-- Begin Recorded information --
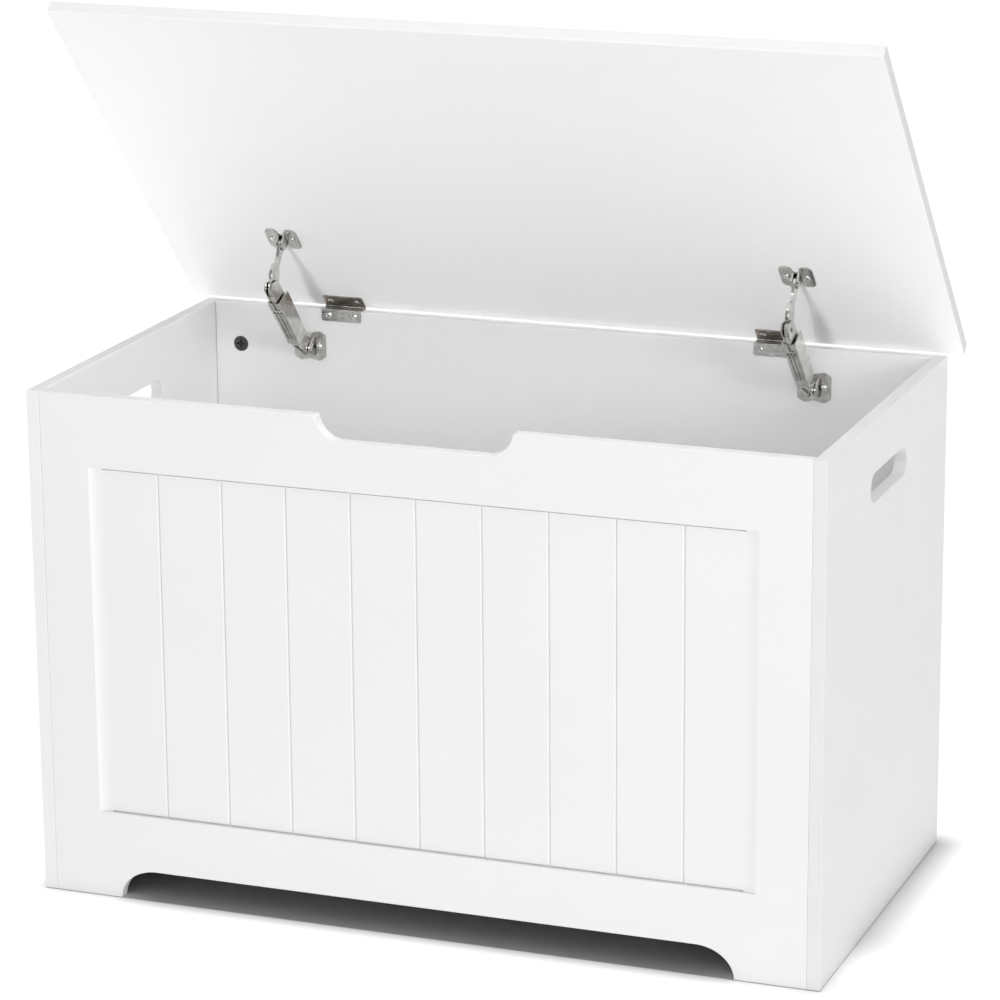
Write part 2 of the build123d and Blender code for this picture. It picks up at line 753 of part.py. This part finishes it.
def body_wings_outline():
    """Two wings side by side; each is highest at its middle."""
    right = [(0, body_wing_root), (body_screw_x, body_wing_height), (body_wing_reach, body_wing_end)]
    lower_right = [(x, -y) for x, y in reversed(right)]
    lower_left = [(-x, -y) for x, y in right[1:]]
    upper_left = [(-x, y) for x, y in reversed(right[1:])]
    face = Polygon(*right, *lower_right, *lower_left, *upper_left, align=None)
    outer = face.vertices().filter_by(lambda corner: abs(corner.X) > body_ear_gap)
    return fillet(outer, body_wing_corner)


def stay_body_bracket():
    """The bracket on the back panel: two wings with screws and two ears for the lower pivot."""
    wall = Plane(origin=(0, back_inner_y, lower_pivot.Z), x_dir=(1, 0, 0), z_dir=(0, -1, 0))
    bracket = extrude(wall * body_wings_outline(), amount=body_bracket_thickness, dir=(0, -1, 0))
    ear_root = Plane(origin=(0, back_inner_y, lower_pivot.Z), x_dir=(0, 0, 1), z_dir=(1, 0, 0))
    bracket += pair_of_ears(ear_root, lower_pivot_from_panel, body_ear_root, body_ear_gap / 2)
    bracket -= cross_rod(lower_pivot, pivot_radius + pressed_fit)
    for x in (-body_screw_x, body_screw_x):
        face_point = (x, back_inner_y - body_bracket_thickness, lower_pivot.Z)
        bracket -= Plane(origin=face_point, z_dir=(0, -1, 0)) * shank_hole(stay_screw_length)
    return bracket


def stay_lid_bracket():
    """The bracket on the lid, drawn closed: two round-cornered wings and two ears for the upper pivot."""
    face = Plane(origin=(0, upper_pivot_closed.Y, lid_inner_height), x_dir=(1, 0, 0), z_dir=(0, 0, -1))
    wings = Rectangle(2 * lid_wing_x, lid_bridge_length)
    for x in (-lid_wing_x, lid_wing_x):
        wings += Pos(x, 0) * RectangleRounded(lid_wing_width, lid_wing_length, lid_wing_corner)
    bracket = extrude(face * wings, amount=lid_bracket_thickness)
    ear_root = Plane(origin=face.origin, x_dir=(0, -1, 0), z_dir=(1, 0, 0))
    bracket += pair_of_ears(ear_root, upper_pivot_from_lid, lid_ear_root, lid_ear_gap / 2)
    bracket -= cross_rod(upper_pivot_closed, pivot_radius + pressed_fit)
    for x in (-lid_wing_x, lid_wing_x):
        face_point = (x, upper_pivot_closed.Y, lid_inner_height - lid_bracket_thickness)
        bracket -= Plane(origin=face_point, z_dir=(0, 0, -1)) * shank_hole(stay_screw_length)
    return bracket


# ---- Where the hardware's screws go: seats on the metal, with Z out of it ----
def body_leaf_screw_seats():
    for centre in hinge_centres:
        for x in (-hinge_screw_spread, hinge_screw_spread):
            at = (centre + x, back_inner_y - leaf_thickness, hinge_body_screw_height())
            yield Plane(origin=at, z_dir=(0, -1, 0)).location


def lid_leaf_screw_seats():
    for centre in hinge_centres:
        for x in (-hinge_screw_spread, hinge_screw_spread):
            at = (centre + x, back_y - lid_screw_from_edge, lid_inner_height - leaf_thickness)
            yield Plane(origin=at, z_dir=(0, 0, -1)).location


def body_bracket_screw_seats():
    for centre in stay_centres:
        for x in (-body_screw_x, body_screw_x):
            at = (centre + x, back_inner_y - body_bracket_thickness, lower_pivot.Z)
            yield Plane(origin=at, z_dir=(0, -1, 0)).location


def lid_bracket_screw_seats():
    for centre in stay_centres:
        for x in (-lid_wing_x, lid_wing_x):
            at = (centre + x, upper_pivot_closed.Y, lid_inner_height - lid_bracket_thickness)
            yield Plane(origin=at, z_dir=(0, 0, -1)).location


# ---- Build every node ----
def save_boards():
    right, left = in_both_halves(side_panel())
    save("right_side_panel", right)
    save("left_side_panel", left)
    save("front_panel", front_panel())
    save("back_panel", back_panel())
    save("bottom_panel", bottom_panel())
    save("lid_panel", open_with_lid(lid_panel()))


def save_fittings():
    cams, dowels = panel_joint_rows()
    for panel, rows in cams.items():
        locks = [one for row in rows for one in in_both_halves(cam_lock(*row))]
        save_group(f"{panel}_cam_locks", locks)
    bolts = [one for rows in cams.values() for y, z, _ in rows for one in in_both_halves(cam_bolt(y, z))]
    save_group("cam_bolts", bolts)
    save_group("dowels", [one for row in dowels for one in in_both_halves(dowel(*row))])


def save_hinges():
    body_leaf, lid_leaf, pin = hinge_body_leaf(), open_with_lid(hinge_lid_leaf()), hinge_pin()
    for side, x in zip(("left", "right"), hinge_centres):
        save(f"{side}_hinge_body_leaf", Pos(x, 0, 0) * body_leaf)
        save(f"{side}_hinge_lid_leaf", Pos(x, 0, 0) * lid_leaf)
        save(f"{side}_hinge_pin", Pos(x, 0, 0) * pin)
    screw = oval_head_screw()
    save_group("hinge_body_screws", [seat * screw for seat in body_leaf_screw_seats()])
    save_group("hinge_lid_screws", [open_with_lid(seat * screw) for seat in lid_leaf_screw_seats()])


def save_stays():
    pieces = {
        "body_bracket": stay_body_bracket(),
        "frame": stay_frame(),
        "cover": stay_cover(),
        "brake_shoe": brake_shoe(),
        "brake_spring": brake_spring(),
        "arm": stay_arm(),
        "lid_bracket": open_with_lid(stay_lid_bracket()),
        "lower_rivet": rivet(lower_pivot, body_ear_gap / 2 + ear_thickness),
        "elbow_rivet": rivet(elbow_pivot, frame_width / 2),
        "upper_rivet": rivet(upper_pivot, lid_ear_gap / 2 + ear_thickness),
    }
    for side, x in zip(("left", "right"), stay_centres):
        for name, shape in pieces.items():
            save(f"{side}_stay_{name}", Pos(x, 0, 0) * shape)
    screw = pan_head_screw()
    save_group("stay_body_screws", [seat * screw for seat in body_bracket_screw_seats()])
    save_group("stay_lid_screws", [open_with_lid(seat * screw) for seat in lid_bracket_screw_seats()])


save_boards()
save_fittings()
save_hinges()
save_stays()
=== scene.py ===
import json
import math

import bpy
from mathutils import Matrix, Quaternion, Vector


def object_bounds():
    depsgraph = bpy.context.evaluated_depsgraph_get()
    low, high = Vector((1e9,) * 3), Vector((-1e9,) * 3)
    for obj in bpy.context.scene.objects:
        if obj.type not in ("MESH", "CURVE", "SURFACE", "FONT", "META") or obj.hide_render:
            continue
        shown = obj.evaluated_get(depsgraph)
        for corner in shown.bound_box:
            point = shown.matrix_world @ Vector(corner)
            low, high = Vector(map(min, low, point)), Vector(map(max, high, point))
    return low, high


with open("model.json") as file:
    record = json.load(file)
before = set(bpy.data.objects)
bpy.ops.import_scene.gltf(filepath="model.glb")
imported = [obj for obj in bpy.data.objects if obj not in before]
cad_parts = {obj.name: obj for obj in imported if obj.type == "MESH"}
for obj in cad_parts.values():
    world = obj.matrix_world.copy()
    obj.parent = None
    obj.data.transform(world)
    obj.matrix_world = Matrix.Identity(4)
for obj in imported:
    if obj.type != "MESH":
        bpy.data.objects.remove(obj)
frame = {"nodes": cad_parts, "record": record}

# A white toy chest in a bright, plain studio. Lengths are in metres.
cad_low, cad_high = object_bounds()
MIDDLE = (cad_low + cad_high) / 2

# ---- Camera ----
CAMERA_PLACE = Vector((1.2641, -3.3173, 1.3463))
CAMERA_TARGET = Vector((0.0335, -0.0780, 0.3702))
CAMERA_ROLL = math.radians(-0.43)
CAMERA_LENS = 147.97
CAMERA_SENSOR = 36.0

# ---- Studio: lights have watts, and the floor's sun has watts per square metre ----
SKY_STRENGTH = 0.36
BACKGROUND_STRENGTH = 0.82
FLOOR_HALF = 40.0
FLOOR_DROP = 0.0002
FLOOR_SHADE = 0.86
FLOOR_SUN = 2.65
FLOOR_SUN_ANGLE = math.radians(5)
FRONT_LIGHT = 5.5
RIGHT_LIGHT = 33.0
SIDE_LIGHT = 14.0
RIGHT_PLACE = (3.0, -1.9, 1.3)
TOP_LIGHT = 30.0
INSIDE_LIGHT = 24.0
LID_LIGHT = 0.78
LEFT_WALL_LIGHT = 12.0
FULL_SPREAD = math.pi
LID_SPREAD = math.radians(14)
OPENING = (0.0, 0.15, 0.5)
LEFT_WALL = (-0.35, 0.0, 0.43)
FLAG_SHADE = 0.02
TOP_FLAG_SHADE = 0.03

# ---- Surfaces: colours, painted highlight and shade, and what counts as a rounded edge, an underside or a narrow gap ----
PAINT = (0.93, 0.93, 0.929)
# The next colour is a painted highlight for the rounded board edges.
PAINTED_EDGE_HIGHLIGHT = (0.975, 0.975, 0.975)
# The next colour is painted shade for low faces that look down under the chest.
UNDERSIDE_PAINTED_SHADE = (0.28, 0.275, 0.27)
UNDERSIDE_HEIGHT = 0.045
UNDERSIDE_SLOPE = -0.9
GROOVE_SLOPE = 0.72
ROUND_EDGE, FLAT_FACE = 0.90, 0.99
GAP_SHUT, GAP_OPEN = 0.35, 0.80
METAL_GAP = 0.0025
PAINT_GAP = 0.0016
NICKEL = (0.58, 0.53, 0.48)
# The next colour is a paler copy of the nickel, painted light for the hinge leaves on the back panel.
PAINTED_LIGHT_NICKEL = (0.78, 0.77, 0.75)
STAY_STEEL = (0.80, 0.785, 0.76)
RIVET_STEEL = (0.72, 0.70, 0.68)
SCREW_STEEL = (0.93, 0.93, 0.93)
FITTING_STEEL = (0.58, 0.58, 0.57)
SPRING_STEEL = (0.45, 0.45, 0.45)
DARK_ZINC = (0.10, 0.10, 0.105)
BEECH_LIGHT = (0.66, 0.45, 0.27)
BEECH_DARK = (0.48, 0.29, 0.15)
NYLON = (0.82, 0.81, 0.74)


def link_object(name, data):
    thing = bpy.data.objects.new(name, data)
    bpy.context.scene.collection.objects.link(thing)
    return thing


def aim(thing, place, target):
    thing.location = Vector(place)
    thing.rotation_mode = "QUATERNION"
    thing.rotation_quaternion = (Vector(target) - Vector(place)).to_track_quat("-Z", "Y")


def add_camera():
    data = bpy.data.cameras.new("camera")
    data.lens = CAMERA_LENS
    data.sensor_width = CAMERA_SENSOR
    data.clip_end = 100.0
    camera = link_object("camera", data)
    aim(camera, CAMERA_PLACE, CAMERA_TARGET)
    camera.rotation_quaternion = camera.rotation_quaternion @ Quaternion((0, 0, 1), CAMERA_ROLL)
    bpy.context.scene.camera = camera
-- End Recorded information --
What the task requires
Please print exactly, and only, the lines from the line with "seat in body_bracket_screw_seats()])" to the line with "shown = obj.evaluated_get(depsgraph)", both included.

Answer to this problem
    save_group("stay_body_screws", [seat * screw for seat in body_bracket_screw_seats()])
    save_group("stay_lid_screws", [open_with_lid(seat * screw) for seat in lid_bracket_screw_seats()])


save_boards()
save_fittings()
save_hinges()
save_stays()
=== scene.py ===
import json
import math

import bpy
from mathutils import Matrix, Quaternion, Vector


def object_bounds():
    depsgraph = bpy.context.evaluated_depsgraph_get()
    low, high = Vector((1e9,) * 3), Vector((-1e9,) * 3)
    for obj in bpy.context.scene.objects:
        if obj.type not in ("MESH", "CURVE", "SURFACE", "FONT", "META") or obj.hide_render:
            continue
        shown = obj.evaluated_get(depsgraph)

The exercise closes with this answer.